Baltimore has been essential to Tyler's fiction for three decades -- surely she now has more legitimate claim to being the city's Boswell than even H.L. Mencken -- and that connection should never be underestimated in any assessment of her work, but the really important thing about "The Clock Winder" is its immersion in family. By 1972 she and her husband -- Taghi Modarressi, who was to become a celebrated child psychiatrist while writing, on the side, his own wonderful novels -- had two daughters. As she says in her "Still Just Writing" essay:
"It seems to me that since I've had children, I've grown richer and deeper. They may have slowed down my writing for a while, but when I did write, I had more of a self to speak from. After all, who else in the world do you have to love, no matter what? Who else can you absolutely not give up on? My life seems more intricate. Also more dangerous."
That, when you get to the heart of it, is what "The Clock Winder" is about. At its center are two women. Pamela Emerson, once a "Roland Park debutante," now the mother of seven grown children, has recently been widowed and left alone in her quintessential Roland Park house -- "six fireplaces, slate in the sunporch, a butler's pantry as big as a dining room, and elegant open inserts like spool-bed headboards above every doorway" -- but the house is falling apart and Mrs.
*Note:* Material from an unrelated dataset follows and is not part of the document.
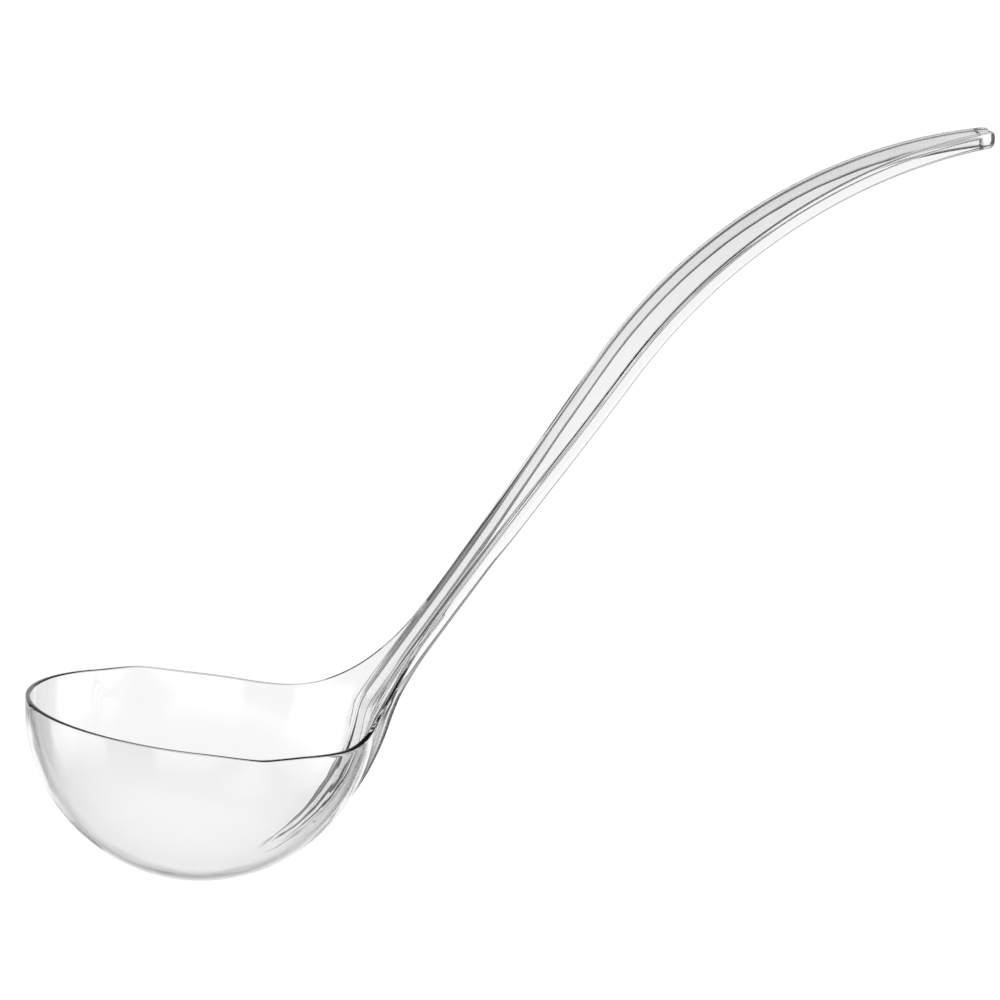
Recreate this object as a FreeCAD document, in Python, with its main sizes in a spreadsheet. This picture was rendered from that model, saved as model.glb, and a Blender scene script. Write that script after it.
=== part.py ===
"""Clear plastic punch ladle: one injection moulding, built as a parametric document.

Frame, in millimetres: the origin is the middle of the bowl's mouth, in the plane of its rim.
+Z points up out of the bowl, +X points from the bowl to the handle, and the ladle is the same
on both sides of the XZ plane. The two pour points are at +Y and -Y.
"""
import FreeCAD, Part
import math
import os

import Sketcher
from FreeCAD import Placement, Rotation, Vector

doc = FreeCAD.newDocument("punch_ladle")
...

Emerson is incapable of coping with it: "She was not a stupid woman, but she was used to being taken care of."
She is trying to move the porch furniture into the garage when a tall girl in jeans stops and offers to help. Her name is Elizabeth Abbott. She is 23 years old and has been drifting from job to job -- she had "wandered through various northern cities stuffing envelopes, proofreading textbooks, and substituting for mailmen. And been fired from every one" -- after quitting her college in North Carolina. Mrs. Emerson nonetheless senses competence in her and offers to hire her to do housework. Elizabeth is glad to have the job -- her instinct is to accept pretty much any old invitation that comes her way -- but she certainly doesn't want to be Mrs. Emerson's maid. She wants to be a "handyman," a notion that astonishes Mrs. Emerson -- "Well, I never heard of such a thing" -- but she quickly caves in and hires Elizabeth for $40 a week (the time is 1960) plus room and board.
Elizabeth gets right to work in her own fashion, which is a mixture of purposefulness and improvisation: "Elizabeth had nothing against housework but she preferred doing things she hadn't done before. She liked surprising herself." She's surprised right away when Mrs. Emerson wins a turkey in a lottery -- a real live tom turkey, with plenty of strut in him -- and then asks Elizabeth to behead him in time for Thanksgiving. What follows is a nicely turned comic scene with an unexpected and ominous ending -- a scene that anticipates the similar, but considerably funnier, scene in "The Accidental Tourist" involving a cat, a Welsh corgi and a clothes dryer.
The end of the turkey hunt exposes a side of Mrs. Emerson's son Timothy that is unanticipated and soon has calamitous consequences. A death occurs, the exact cause of which is known only to Elizabeth. Up to that point she has inadvertently become the tie that more or less binds a very dysfunctional family, a role she accepted with reluctance and a certain pleasure in martyrdom, but after that everything changes:
"It used to be Elizabeth who managed this family. [Mrs. Emerson's son] Matthew never realized that till now. She was the one they had leaned on -- he and his mother and Timothy, and the house itself, whose rooms had taken on her clear sunny calmness and her smell of fresh wood chips. Only now, when she was needed most, Elizabeth had changed. With the others present she looked bewildered and out of place, like any ordinary stranger who had stumbled into the midst of a family in mourning."